As I sat in the car, driving back from my grandparent’s home in Tucson, where we had spent Christmas, and staring at the blank screen of my laptop which had previously held my sermon, I’ll admit that I was upset. I found myself repeating over and over the words of the letter to the Philippians: “Rejoice in the Lord always; again I will say, rejoice. Let your gentleness be known to everyone. The Lord is near. Do not worry about anything, but in everything by prayer and supplication with thanksgiving let your requests be made known to God. And the peace of God, which surpasses all understanding, will guard your hearts and your minds in Christ Jesus.” These are possibly my favorite verses in the Bible; I consider them a radical challenge about how we should live our lives as Christians. Rejoice in the Lord always, through everything. Let your gentleness be known to everyone. The Lord is near. Do not worry about anything. Instead, in all things let your needs and wants be made known to God with prayer and with the giving of thanks. And the peace of our God, which surpasses all human understanding, will guard your hearts and minds in Christ Jesus. Paul goes on to say, “Finally, beloved, whatever is true, whatever is honourable, whatever is just, whatever is pure, whatever is pleasing, whatever is commendable, if there is any excellence and if there is anything worthy of praise, think about these things. Keep on doing the things that you have learned and received and heard and seen in me, and the God of peace will be with you.”
Can you imagine the life built on these words? A life which is free from worries and concerns, a life which has surrendered total control to God through prayer with thanksgiving. A life which knows that the Lord is always near and rejoices in him always. A life which only reflects on things of excellence and worth, which is filled with peace and joy. A life in which these feelings of peace and joy spill out into action. Paul is challenging us to lead this life, to get over all the things which keep us from God. He is challenging us—and I do see it as a great and difficult challenge, although not an impossible one—to rejoice in our God, to see him through all our tears, to see him in everything and to rejoice.
The Lord is near, Paul says. As I said, I had intended to speak about Emmanuel, about the God With Us. From the readings we have just heard, it struck me that Emmanuel is not God in the garden with Adam and Eve—even though God actually walks with them in the garden and speaks to them face to face, they disobey and fear him. No, it is not until the Christmas story that we finally find our Emmanuel. Jesus is the God who is with us. And having God with us changes everything. It doesn’t make things easier or clearer—just the opposite, in fact.
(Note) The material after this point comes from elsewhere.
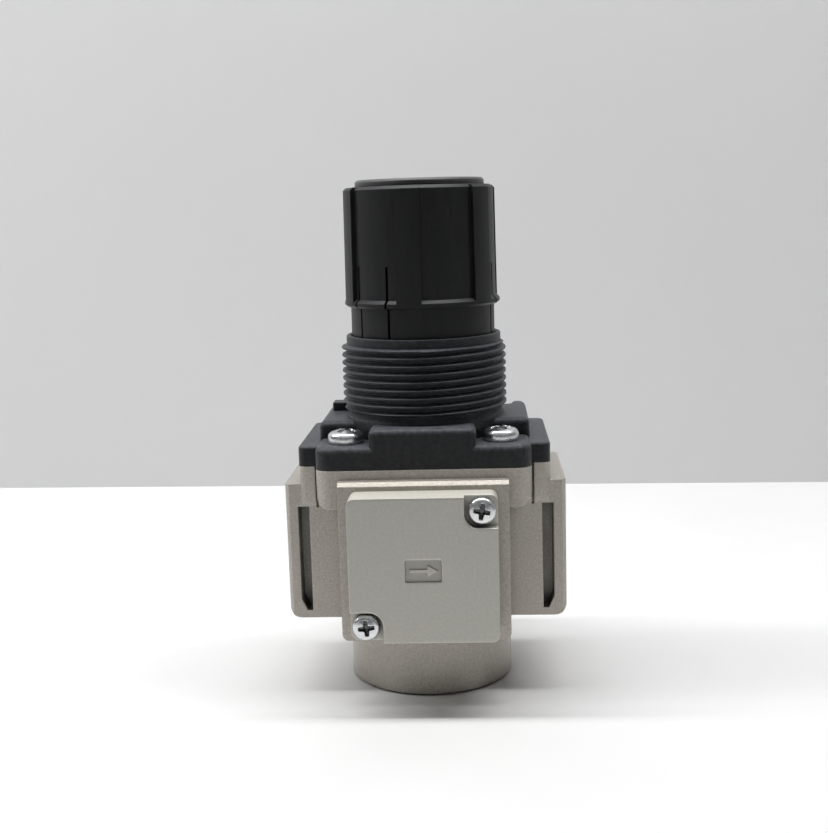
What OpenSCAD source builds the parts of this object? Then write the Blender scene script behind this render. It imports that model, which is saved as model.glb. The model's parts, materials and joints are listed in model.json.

God With Us, Emmanuel, is the ultimate paradox. In the terms of Søren Kierkegaard, a paradox is something that offends us, or rather something that has the possibility of offending us. It is something that cannot be reconciled by reason, cannot be explained away. But the paradox is the only thing which allows there to be faith at all. Anything which can be explained or proved does not need to be believed; it is when we are confronted with the impossible, the absurd—in short, the paradox—that we have the possibility of having faith. Without the paradox, without the possibility of offense, there is nothing to believe in. When we are presented with a paradox, we have a choice; we can either be offended by it (because after all, it defies reason; it is impossible and absurd) or we can have faith, we can believe in it.
Kierkegaard draws great significance from the words of Christ in the gospels: “Blessed is he who is not offended at me.” For Kierkegaard, Christ himself is the ultimate paradox. Christ is the God-man, Emmanuel, the God With Us. His very existence is offensive. Kierkegaard says that we can be offended by Christ, who is the Emmanuel, in two ways. We can be offended by the idea of a man who claims he is God, or we can be offended by the idea of a God who would become human. If Jesus was a man, then we are offended by his claim, which is either blasphemy or madness; if Jesus was God, then we are offended by a God who would lower himself and become helpless. The only other option is faith; faith that Christ, the God With Us, is exactly what he says he is—and not only that he is the God who is with us, but that he is the way, and the truth, and the life. We can be offended or we can believe.
We see in the Christmas narrative example after example of people who chose to believe when confronted with the paradox. Mary, the virgin mother; Joseph, the husband who was not the father; Simeon, the righteous man who was waiting for a messiah; Anna, the prophet who recognized the child. These people, though their stories are familiar to us, are truly extraordinary for their actions, their responses to the absurd. They are confronted with a message which defies reason and understanding, and they believe.
This is what I had hoped to understand when I began to write my sermon. I wanted to talk about Emmanuel, the significance of a God who is with us, the absurdity of it and the faith we have in it. Instead, I found myself staring at a blank screen and repeating Paul’s words, “Rejoice in the Lord always. The Lord is near.” Emmanuel, God With Us, is the God who is also a man, the paradox on which our faith is built. But Emmanuel is also the Lord, the Lord who even now is nearby and who hears our prayers and takes our worries. We choose to have faith in him in the face of the absurdity of God With Us, but faith does not end there. We are challenged again and again to do the absurd—to stop worrying, to give up the tenuous control we have over our lives and to give everything to God instead. I don’t want to lose sight of how nonsensical it is from the world’s perspective. If we were reasonable, if we were rational, we would never trust in something which we cannot see and we can never prove exists. To have faith in the Lord, to believe the words of the gospels and the creeds, is absurd. To live one’s life in the way Paul describes is an absurdity which must be constantly revisited and reaffirmed. Every day that we strive to live a life like this, we are striving to do the absurd. We are going against everything the world says, everything reason tells us. But once we’ve gone this far into absurdity, we might as well believe in the outcome, too: “And the peace of the Lord, which surpasses all understanding, will guard your hearts and minds in Christ Jesus.”
This is the absurdity. I spent so much time, put in so much work, writing a sermon which was devoured by my computer. And even as I mourned the loss of that work, I rejoiced and praised God. After all, I knew he was near. And even more: I believe that this is what he wanted to happen, that he planned it this way, that this is the sermon I was meant to give all along. It is absurd. And yet it is my faith. I believe in a God who is with us, in Emmanuel. I know he is nearby, even now. Amen.